As hairstylist Le’Ana McKnight told Byrdie, “The term silk press has been around forever, but the method received its name from a play-on-words: using a pressing comb and having the ability to see an individual’s hair go from a coily to a silky look in one sitting without the use of chemicals or hair smoothers.” It’ll work on thick or coarse natural hair and shouldn’t cause too much damage, provided you take care of your hair in general.
The effects of a silk press should last a while
How long a silk press lasts is dependent on lifestyle, so if you’re hitting the gym on a daily basis, expect it to sweat out quicker, according to Cosmopolitan. Otherwise, it should last until your next hair wash, so anything from a week to a month. Talisha Cox, owner of the UK’s Elite Hair Lounge, advised, “A silk press can usually last 2-3 weeks depending on how well it’s maintained. If you’re ensuring your hair is wrapped at night and avoiding water and steam it’ll last.”
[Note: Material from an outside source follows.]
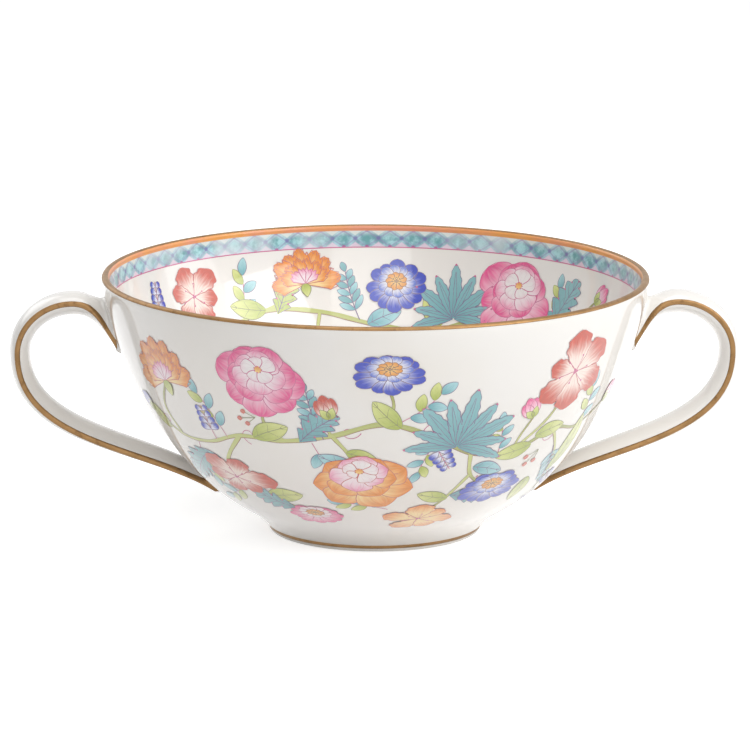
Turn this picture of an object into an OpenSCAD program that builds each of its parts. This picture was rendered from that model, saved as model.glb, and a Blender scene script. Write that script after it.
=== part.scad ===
// Two-handled bouillon cup in bone china, made in one piece: a deep bowl on a low
// foot ring, with two strap handles that rise from the belly, loop over and curl
// back into the wall under the rim.
// Millimetres. The origin is the centre of the ring that the cup stands on, +Z is up,
// and the handles lie along +X and -X.

/* [Bowl] */
// Diameter over the rim
rim_d = 108; // [90:1:126]
// Height from the table to the rim
cup_h = 51.5; // [44:0.5:62]
// Thickness of the rounded lip
lip_t = 1.5; // [1.2:0.1:2.2]
// Thickness of the floor inside the foot ring
floor_t = 2.4; // [1.8:0.1:4]
// Power that sets how soon the wall leaves the vertical below the rim
shoulder_power = 1.43; // [1.3:0.01:1.6]
// Power that sets how full the belly is outside
belly_power = 2.56; // [2.4:0.01:2.7]
// Power that sets how full the belly is inside
hollow_power = 2.62; // [2.56:0.01:2.8]
// How far below the table the curve of the belly would close, if it ran on
belly_sink = 0.5; // [0:0.1:1.5]

/* [Foot ring] */
// Height of the ring, from the table to the belly
foot_h = 4; // [3:0.1:4.6]
// Diameter over the ring's wall, just above the table
foot_d = 42; // [38:0.2:44]
// Width of the ring where it meets the table
foot_w = 2; // [1.6:0.1:3]
// Radius of the rounded edges of the ring
foot_round = 0.6; // [0.3:0.05:0.7]
// Depth of the hollow under the floor
recess_h = 1.7; // [1.4:0.1:2.2]

/* [Handles] */
// How far the handles reach past the rim
handle_reach = 18.2; // [15:0.1:22]
// Drop from the rim to the crown of the loop
crown_drop = 3.6; // [2:0.1:5]
// How far the crown of the loop lies past the rim
crown_out = 5.6; // [4.8:0.1:7]
// Drop from the rim to the widest part of the loop
side_drop = 15.4; // [13:0.1:18]
// Thickness of the strap, from its outer face to its inner face
strap_t = 4.1; // [3.2:0.1:5]
// Width of the strap at the widest part of the loop
strap_w = 8; // [6:0.2:12]
// Width of the strap where it spreads onto the wall under the rim
root_w = 10.6; // [8:0.2:14]
// Width of the strap where it runs out on the belly
tip_w = 9; // [7:0.2:12]
// Drop from the rim to the top of the upper root
root_drop = 5.2; // [4:0.1:6.4]
// Height of the upper root on the wall
root_h = 9.8; // [8:0.1:11]
// Height above the table at which the strap runs out on the belly
tip_z = 6.6; // [6:0.1:8]
// Height of the lower root along the belly
tip_h = 5; // [4:0.1:6.4]
// Share of the strap's thickness that lies outside its edges
edge_share = 0.38; // [0.3:0.01:0.5]

/* [Fineness] */
// Steps along each curve of the bowl
bowl_steps = 30; // [16:1:40]
// Steps along each of the three bends of a handle
bend_steps = 18; // [10:1:22]
// Points round the strap
strap_points = 20; // [12:4:24]

/* [Hidden] */
$fn = 96;
rim_r = rim_d / 2;
lip_r = lip_t / 2;
lip_z = cup_h - lip_r;
floor_z = recess_h + floor_t;
foot_r = foot_d / 2;
// How far into the wall a handle's ends run, so that wall and handle are one
root_sink = 3;
// How far past the mouth the hollow is cut, so that it opens cleanly
mouth_clear = 1;
// Length of a Bezier handle, as a share of its quarter bend, for a round bend
round_share = 0.55;
// How far the bend from the side to the tip falls straight down, as a share of the drop
fall_share = 0.72;
// How long the strap runs along the belly, as a share of its span
run_share = 0.33;
// Pull on the inner face over the belly, as shares of its span and of its drop
belly_pull = [0.27, 0.34];
// Pull on the inner face where it leaves the upper root, as shares of the strap's thickness
root_pull = [0.73, -0.15];
// Share of the thickness that lies outside the edges at the upper root
root_edge_share = 0.9;
// Part of the strap's length over which its edges move away from the inner face
root_part = 0.22;
// Part of the strap's length over which it narrows from the root
narrow_part = 0.4;
// Power that rounds the section's faces towards the edges
soft_power = 1.2;
// How far the ring's wall rises upright, and how far it runs along the belly, as shares of
// the ring's height
ring_rise = 0.4;
ring_run = 0.2;
// Angles at which the rounded lip meets the wall, and the ring's round edges meet its sides
lip_angle = 15;
ring_in_angle = 200;
ring_out_angle = 350;

function unit(v) = v / norm(v);
function mix(a, b, share) = a + (b - a) * share;
function smooth(t) = t * t * (3 - 2 * t);

// Radius of a bowl curve at a height: upright under the lip, closing at its bottom
function curve_r(z, top_r, bottom_z, power) =
    top_r * pow(1 - pow((lip_z - z) / (lip_z - bottom_z), shoulder_power), 1 / power);
function wall_r(z) = curve_r(z, rim_r, -belly_sink, belly_power);
function hollow_r(z) = curve_r(z, rim_r - lip_t, floor_z, hollow_power);
function on_wall(z) = [wall_r(z), z];

// Heights that lie closer together towards the bottom, where the curve is flatter
function heights(low, high, steps) =
    [for (i = [0:steps]) low + (high - low) * pow(i / steps, 1.5)];

// Points of an arc, from one angle to another
function arc(centre, r, from, to, steps) =
    [for (i = [0:steps]) let (a = mix(from, to, i / steps)) centre + r * [cos(a), sin(a)]];

// A point of a cubic Bezier curve
function bezier(p, t) =
    pow(1 - t, 3) * p[0] + 3 * pow(1 - t, 2) * t * p[1] +
    3 * (1 - t) * t * t * p[2] + pow(t, 3) * p[3];

// A line of three Bezier bends, one after the other
function bends(a, b, c) = concat(
    [for (i = [0:bend_steps - 1]) bezier(a, i / bend_steps)],
    [for (i = [0:bend_steps - 1]) bezier(b, i / bend_steps)],
    [for (i = [0:bend_steps]) bezier(c, i / bend_steps)]);

// A quarter bend from the crown of the loop, where it is level, to its upright side
function quarter(top, out) =
    [top, top + [(out[0] - top[0]) * round_share, 0],
        out + [0, (top[1] - out[1]) * round_share], out];

// The crown of the loop and its widest part, on the strap's outer and inner face
crown = [rim_r + crown_out, cup_h - crown_drop];
side = [rim_r + handle_reach, cup_h - side_drop];
crown_in = crown - [0, strap_t];
side_in = side - [strap_t, 0];
// The upper root and the lower root, each by its two ends on the outside of the wall
root_top = on_wall(cup_h - root_drop);
root_foot = on_wall(cup_h - root_drop - root_h);
tip = on_wall(tip_z);
tip_in = on_wall(tip_z + tip_h);
along_belly = unit(tip_in - tip);

// Outer face of the strap along its middle: out of the wall, over and down to the tip
outer_line = bends(
    [root_top - [root_sink, 0], root_top + [crown_out / 2, 0],
        crown - [crown_out / 2, 0], crown],
    quarter(crown, side),
    [side, mix(side, [side[0], tip_z], fall_share),
        tip + along_belly * norm(side - tip) * run_share, tip - [lip_t / 4, 0]]);

// Inner face of the strap along its middle
inner_line = bends(
    [root_foot - [root_sink, 0], root_foot + strap_t * root_pull,
        crown_in - [crown_out, 0], crown_in],
    quarter(crown_in, side_in),
    [side_in, mix(side_in, [side_in[0], tip_in[1]], 0.64),
        [mix(tip_in[0], side_in[0], belly_pull[0]), mix(tip_in[1], side_in[1], belly_pull[1])],
        tip_in - [root_sink, root_sink / 3]]);

// Width of the strap, at a share of its length: spread at the root, slim at the side
function strap_width(s) =
    s < narrow_part ? mix(root_w, strap_w, smooth(s / narrow_part))
        : mix(strap_w, tip_w, smooth((s - narrow_part) / (1 - narrow_part)));

// Where the edges lie between the faces: low on the root, then at a fixed share
function edge_place(s) =
    mix(root_edge_share, edge_share, smooth(min(1, s / root_part)));

// One section of the strap: a lens with soft edges between its two faces
function section(i) =
    let (s = i / (len(outer_line) - 1), out = outer_line[i], inn = inner_line[i],
        edge = mix(out, inn, edge_place(s)), half_w = strap_width(s) / 2)
    [for (k = [0:strap_points - 1])
        let (a = 360 * k / strap_points, face = sin(a) > 0 ? out : inn,
            p = mix(edge, face, pow(abs(sin(a)), soft_power)))
        [p[0], half_w * cos(a), p[1]]];

// Solid of revolution inside the outer curve, with the lip's outside and the foot ring
module bowl_body() {
    joint = on_wall(foot_h);
    ring_in = foot_r - foot_w;
    outer_edge = arc([foot_r - foot_round, foot_round], foot_round, 270, ring_out_angle, 5);
    ring_top = outer_edge[len(outer_edge) - 1];
    along_ring = unit(on_wall(foot_h + foot_round) - joint);
    // The ring's wall sweeps up into the belly in a hollow curve
    ring_wall = [ring_top, ring_top + [0, ring_rise * foot_h],
        joint - ring_run * foot_h * along_ring, joint];
    profile = concat(
        [[0, foot_h], [0, recess_h], [ring_in - recess_h + foot_round, recess_h]],
        arc([ring_in + foot_round, foot_round], foot_round, ring_in_angle, 270, 5),
        outer_edge,
        [for (i = [1:6]) bezier(ring_wall, i / 6)],
        [for (z = heights(foot_h, lip_z, bowl_steps)) if (z > foot_h) on_wall(z)],
        arc([rim_r - lip_r, lip_z], lip_r, lip_angle, 90, 5),
        [[0, cup_h]]);
    rotate_extrude()
        polygon(profile);
}

// The room for the broth, cut from the bowl and from the handles' ends together
module hollow() {
    open_z = cup_h + mouth_clear;
    profile = concat(
        [for (z = heights(floor_z, lip_z, bowl_steps)) [hollow_r(z), z]],
        arc([rim_r - lip_r, lip_z], lip_r, 180 - lip_angle, 90, 5),
        [[rim_r - lip_r, open_z], [0, open_z]]);
    rotate_extrude()
        polygon(profile);
}

// One handle, lofted through its sections from the upper root to the tip
module handle() {
    rings = len(outer_line);
    n = strap_points;
    points = [for (i = [0:rings - 1]) each section(i)];
    sides = [for (i = [0:rings - 2]) for (k = [0:n - 1])
        let (a = i * n + k, b = i * n + (k + 1) % n)
        each [[a, b + n, b], [a, a + n, b + n]]];
    first = [for (k = [0:n - 1]) k];
    last = [for (k = [0:n - 1]) rings * n - 1 - k];
    polyhedron(points, concat(sides, [first, last]), convexity = 6);
}

module cup() {
    color("ivory")
        difference() {
            union() {
                bowl_body();
                handle();
                mirror([1, 0, 0])
                    handle();
            }
            hollow();
        }
}

cup();
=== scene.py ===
"""Bouillon cup in white bone china: a footed bowl with two looped strap handles, gilt edges,
a lattice border inside the lip, and free sprays of enamel flowers outside and inside.

The functions work in millimetres and every mesh is written in metres, in the frame of the
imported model: +Z up, the handles along X, and the front of the cup towards -Y."""

import math

import bpy
import numpy as np
from bpy.props import FloatProperty, FloatVectorProperty, IntProperty, PointerProperty
from mathutils import Matrix, Vector


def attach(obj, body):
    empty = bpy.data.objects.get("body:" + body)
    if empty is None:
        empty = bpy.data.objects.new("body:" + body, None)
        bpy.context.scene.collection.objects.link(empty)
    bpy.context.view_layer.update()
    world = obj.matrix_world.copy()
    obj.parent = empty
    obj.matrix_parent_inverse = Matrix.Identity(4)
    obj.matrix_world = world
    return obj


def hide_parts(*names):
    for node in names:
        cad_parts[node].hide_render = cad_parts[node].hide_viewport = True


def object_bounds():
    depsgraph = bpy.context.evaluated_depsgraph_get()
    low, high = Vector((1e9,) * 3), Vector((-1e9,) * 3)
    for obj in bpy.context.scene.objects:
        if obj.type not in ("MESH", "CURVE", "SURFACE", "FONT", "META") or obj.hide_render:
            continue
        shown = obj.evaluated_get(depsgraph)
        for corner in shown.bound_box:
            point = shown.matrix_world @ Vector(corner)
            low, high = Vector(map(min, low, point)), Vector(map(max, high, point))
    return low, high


bl_info = {
    "name": "Bouillon cup",
    "version": (1, 0, 0),
    "blender": (4, 5, 0),
    "location": "3D View > Sidebar > Cup",
    "description": "Builds a painted two-handled bouillon cup round its packed solid",
    "category": "Add Mesh",
}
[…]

Cox notes, “The use of heat is never the best thing for natural hair but if used correctly your hair will be absolutely fine. My motto is you can use heat just don’t abuse heat.” As for how often you can go back to the salon, McKnight advised Byrdie, “One can receive a silk press every three to four months to maintain the health of their hair and to retain length without heat damage.”